──────── MATERIAL PROVIDED ────────

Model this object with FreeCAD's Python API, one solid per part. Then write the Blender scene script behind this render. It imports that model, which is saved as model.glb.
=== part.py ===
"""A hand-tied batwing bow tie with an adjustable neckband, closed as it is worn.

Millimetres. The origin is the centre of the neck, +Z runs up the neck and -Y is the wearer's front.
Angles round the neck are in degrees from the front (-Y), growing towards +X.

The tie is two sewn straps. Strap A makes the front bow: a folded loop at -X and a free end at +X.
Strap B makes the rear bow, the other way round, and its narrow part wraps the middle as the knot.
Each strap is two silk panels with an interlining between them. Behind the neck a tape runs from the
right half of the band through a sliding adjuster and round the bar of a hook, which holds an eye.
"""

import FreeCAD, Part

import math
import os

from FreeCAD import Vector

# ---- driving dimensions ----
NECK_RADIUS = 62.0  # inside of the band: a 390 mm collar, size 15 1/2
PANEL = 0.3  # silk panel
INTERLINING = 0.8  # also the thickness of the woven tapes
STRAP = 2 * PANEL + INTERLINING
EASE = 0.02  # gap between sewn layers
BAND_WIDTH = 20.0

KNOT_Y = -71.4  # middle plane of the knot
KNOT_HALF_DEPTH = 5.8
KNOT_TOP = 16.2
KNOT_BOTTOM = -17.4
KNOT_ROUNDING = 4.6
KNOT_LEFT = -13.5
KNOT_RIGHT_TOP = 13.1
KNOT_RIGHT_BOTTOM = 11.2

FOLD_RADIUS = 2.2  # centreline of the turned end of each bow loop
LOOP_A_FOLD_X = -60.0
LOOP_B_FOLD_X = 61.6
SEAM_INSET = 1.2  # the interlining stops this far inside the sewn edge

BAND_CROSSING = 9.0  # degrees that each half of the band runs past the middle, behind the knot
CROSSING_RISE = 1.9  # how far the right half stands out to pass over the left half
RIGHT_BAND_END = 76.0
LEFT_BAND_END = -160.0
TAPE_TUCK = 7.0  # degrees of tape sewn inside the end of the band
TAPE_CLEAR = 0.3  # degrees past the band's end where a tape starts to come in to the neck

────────
──────── MATERIAL PROVIDED ────────

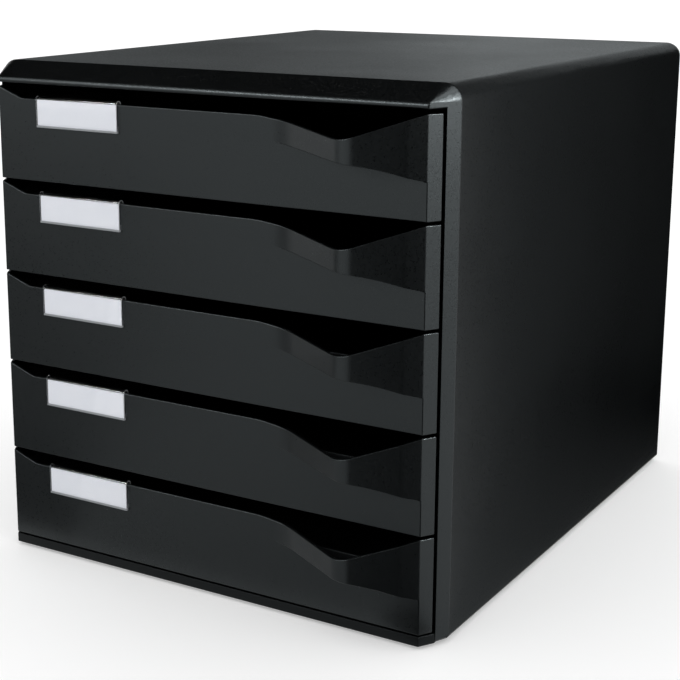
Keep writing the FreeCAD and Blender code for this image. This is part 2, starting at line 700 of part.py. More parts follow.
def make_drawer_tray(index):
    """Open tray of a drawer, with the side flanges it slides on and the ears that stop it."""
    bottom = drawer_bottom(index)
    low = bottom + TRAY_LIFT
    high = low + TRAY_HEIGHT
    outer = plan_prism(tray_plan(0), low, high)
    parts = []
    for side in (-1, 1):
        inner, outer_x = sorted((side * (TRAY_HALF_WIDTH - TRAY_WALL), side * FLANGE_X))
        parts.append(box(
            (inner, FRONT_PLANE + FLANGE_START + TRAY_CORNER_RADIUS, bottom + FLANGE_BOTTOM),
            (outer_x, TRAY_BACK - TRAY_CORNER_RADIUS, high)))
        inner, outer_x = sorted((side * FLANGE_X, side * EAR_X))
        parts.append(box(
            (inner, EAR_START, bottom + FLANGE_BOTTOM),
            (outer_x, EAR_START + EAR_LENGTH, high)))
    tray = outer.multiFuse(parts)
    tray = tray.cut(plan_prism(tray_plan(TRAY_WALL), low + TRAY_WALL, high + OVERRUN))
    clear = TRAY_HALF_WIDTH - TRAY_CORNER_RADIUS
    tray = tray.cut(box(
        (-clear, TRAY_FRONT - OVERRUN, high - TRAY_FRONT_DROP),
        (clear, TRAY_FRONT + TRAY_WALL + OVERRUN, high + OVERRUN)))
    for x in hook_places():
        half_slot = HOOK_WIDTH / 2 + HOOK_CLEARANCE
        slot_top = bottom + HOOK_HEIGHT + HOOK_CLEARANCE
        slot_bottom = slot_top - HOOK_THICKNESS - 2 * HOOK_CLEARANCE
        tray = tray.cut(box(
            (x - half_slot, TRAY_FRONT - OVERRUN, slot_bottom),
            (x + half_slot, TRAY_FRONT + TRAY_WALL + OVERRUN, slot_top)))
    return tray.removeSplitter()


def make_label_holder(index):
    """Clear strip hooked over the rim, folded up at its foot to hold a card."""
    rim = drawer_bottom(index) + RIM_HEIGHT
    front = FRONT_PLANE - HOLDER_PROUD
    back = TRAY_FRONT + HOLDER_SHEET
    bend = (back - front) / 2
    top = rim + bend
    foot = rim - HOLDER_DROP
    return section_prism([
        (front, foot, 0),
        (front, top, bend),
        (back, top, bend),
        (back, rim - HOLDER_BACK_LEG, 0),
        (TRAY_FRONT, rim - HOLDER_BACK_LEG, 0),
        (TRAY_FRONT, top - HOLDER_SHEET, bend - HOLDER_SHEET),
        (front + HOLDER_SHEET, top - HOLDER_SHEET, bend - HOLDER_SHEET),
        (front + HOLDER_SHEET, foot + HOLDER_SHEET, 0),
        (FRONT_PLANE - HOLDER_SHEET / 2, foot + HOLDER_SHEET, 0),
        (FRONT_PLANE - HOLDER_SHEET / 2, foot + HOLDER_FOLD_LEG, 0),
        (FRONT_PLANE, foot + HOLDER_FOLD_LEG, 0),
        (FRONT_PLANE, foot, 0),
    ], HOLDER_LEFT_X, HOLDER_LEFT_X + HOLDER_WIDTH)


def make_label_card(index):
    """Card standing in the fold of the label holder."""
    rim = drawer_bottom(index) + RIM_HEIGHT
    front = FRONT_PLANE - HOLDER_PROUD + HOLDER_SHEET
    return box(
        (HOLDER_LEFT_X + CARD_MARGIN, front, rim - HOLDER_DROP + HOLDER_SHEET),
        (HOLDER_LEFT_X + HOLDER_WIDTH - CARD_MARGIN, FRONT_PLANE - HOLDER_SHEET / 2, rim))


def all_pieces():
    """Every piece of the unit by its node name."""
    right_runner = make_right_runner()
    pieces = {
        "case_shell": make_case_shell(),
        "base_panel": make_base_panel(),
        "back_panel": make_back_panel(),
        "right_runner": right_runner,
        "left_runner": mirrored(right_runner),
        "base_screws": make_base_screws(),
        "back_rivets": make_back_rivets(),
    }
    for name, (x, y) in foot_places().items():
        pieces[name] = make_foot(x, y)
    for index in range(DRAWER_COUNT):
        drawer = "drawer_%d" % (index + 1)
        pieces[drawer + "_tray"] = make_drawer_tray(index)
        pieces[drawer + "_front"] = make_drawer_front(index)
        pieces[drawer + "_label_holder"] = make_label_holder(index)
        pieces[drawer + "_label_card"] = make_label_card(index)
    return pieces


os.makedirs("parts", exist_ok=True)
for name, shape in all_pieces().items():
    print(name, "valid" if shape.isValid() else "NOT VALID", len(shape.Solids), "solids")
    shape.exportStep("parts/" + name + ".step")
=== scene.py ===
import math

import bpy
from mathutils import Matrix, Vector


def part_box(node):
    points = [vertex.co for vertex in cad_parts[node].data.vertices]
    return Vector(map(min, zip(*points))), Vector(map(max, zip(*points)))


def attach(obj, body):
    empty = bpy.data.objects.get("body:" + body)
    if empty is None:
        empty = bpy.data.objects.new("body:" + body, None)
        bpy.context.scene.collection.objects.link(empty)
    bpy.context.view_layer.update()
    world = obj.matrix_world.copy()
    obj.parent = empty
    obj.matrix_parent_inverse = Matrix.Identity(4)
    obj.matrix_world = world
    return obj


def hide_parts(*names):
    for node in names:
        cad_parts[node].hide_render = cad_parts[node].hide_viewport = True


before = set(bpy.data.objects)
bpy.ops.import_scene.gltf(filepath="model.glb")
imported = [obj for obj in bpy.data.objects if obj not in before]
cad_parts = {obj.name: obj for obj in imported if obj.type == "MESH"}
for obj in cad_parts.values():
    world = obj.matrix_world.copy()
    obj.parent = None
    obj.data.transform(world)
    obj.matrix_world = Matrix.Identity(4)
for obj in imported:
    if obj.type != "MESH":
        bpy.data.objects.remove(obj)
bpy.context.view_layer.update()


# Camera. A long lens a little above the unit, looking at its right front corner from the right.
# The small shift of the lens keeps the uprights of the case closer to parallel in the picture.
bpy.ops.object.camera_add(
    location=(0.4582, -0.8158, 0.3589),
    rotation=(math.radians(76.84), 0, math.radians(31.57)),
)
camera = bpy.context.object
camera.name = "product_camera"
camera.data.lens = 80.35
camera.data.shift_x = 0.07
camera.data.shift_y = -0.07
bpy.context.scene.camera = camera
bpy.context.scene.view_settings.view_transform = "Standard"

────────
──────── MATERIAL PROVIDED ────────

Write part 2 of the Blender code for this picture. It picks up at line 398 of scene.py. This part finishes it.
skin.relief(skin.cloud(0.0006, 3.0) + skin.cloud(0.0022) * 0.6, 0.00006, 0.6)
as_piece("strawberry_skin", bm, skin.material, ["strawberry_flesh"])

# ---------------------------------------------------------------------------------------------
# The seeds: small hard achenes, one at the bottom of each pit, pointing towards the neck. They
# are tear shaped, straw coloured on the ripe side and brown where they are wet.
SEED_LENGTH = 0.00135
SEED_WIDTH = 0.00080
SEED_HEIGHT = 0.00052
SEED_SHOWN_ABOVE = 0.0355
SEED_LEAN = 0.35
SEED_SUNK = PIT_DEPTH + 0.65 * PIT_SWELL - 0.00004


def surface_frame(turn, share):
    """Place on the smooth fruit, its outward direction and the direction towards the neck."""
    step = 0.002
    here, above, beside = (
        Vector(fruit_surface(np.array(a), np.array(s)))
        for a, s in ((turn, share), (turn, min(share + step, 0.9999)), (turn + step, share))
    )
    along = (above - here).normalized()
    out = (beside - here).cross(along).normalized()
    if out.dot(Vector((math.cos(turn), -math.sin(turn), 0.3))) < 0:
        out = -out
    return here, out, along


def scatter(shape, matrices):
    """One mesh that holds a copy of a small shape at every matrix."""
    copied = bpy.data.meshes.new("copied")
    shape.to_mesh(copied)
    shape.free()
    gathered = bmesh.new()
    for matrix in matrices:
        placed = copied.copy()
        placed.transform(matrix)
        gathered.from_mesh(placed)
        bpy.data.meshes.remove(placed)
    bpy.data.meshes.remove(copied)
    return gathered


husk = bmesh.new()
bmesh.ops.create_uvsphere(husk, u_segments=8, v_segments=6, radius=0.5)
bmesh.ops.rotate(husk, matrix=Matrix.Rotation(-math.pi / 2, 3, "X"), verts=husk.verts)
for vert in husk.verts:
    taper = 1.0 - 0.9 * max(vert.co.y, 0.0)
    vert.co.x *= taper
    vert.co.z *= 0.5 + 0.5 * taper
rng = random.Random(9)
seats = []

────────

• TO BE DONE: The lines above from the one containing "for name, (x, y)" through the one containing "before = set(bpy.data.objects)" are to be set down exactly, and no others.

• RESPONSE:
    for name, (x, y) in foot_places().items():
        pieces[name] = make_foot(x, y)
    for index in range(DRAWER_COUNT):
        drawer = "drawer_%d" % (index + 1)
        pieces[drawer + "_tray"] = make_drawer_tray(index)
        pieces[drawer + "_front"] = make_drawer_front(index)
        pieces[drawer + "_label_holder"] = make_label_holder(index)
        pieces[drawer + "_label_card"] = make_label_card(index)
    return pieces


os.makedirs("parts", exist_ok=True)
for name, shape in all_pieces().items():
    print(name, "valid" if shape.isValid() else "NOT VALID", len(shape.Solids), "solids")
    shape.exportStep("parts/" + name + ".step")
=== scene.py ===
import math

import bpy
from mathutils import Matrix, Vector


def part_box(node):
    points = [vertex.co for vertex in cad_parts[node].data.vertices]
    return Vector(map(min, zip(*points))), Vector(map(max, zip(*points)))


def attach(obj, body):
    empty = bpy.data.objects.get("body:" + body)
    if empty is None:
        empty = bpy.data.objects.new("body:" + body, None)
        bpy.context.scene.collection.objects.link(empty)
    bpy.context.view_layer.update()
    world = obj.matrix_world.copy()
    obj.parent = empty
    obj.matrix_parent_inverse = Matrix.Identity(4)
    obj.matrix_world = world
    return obj


def hide_parts(*names):
    for node in names:
        cad_parts[node].hide_render = cad_parts[node].hide_viewport = True


before = set(bpy.data.objects)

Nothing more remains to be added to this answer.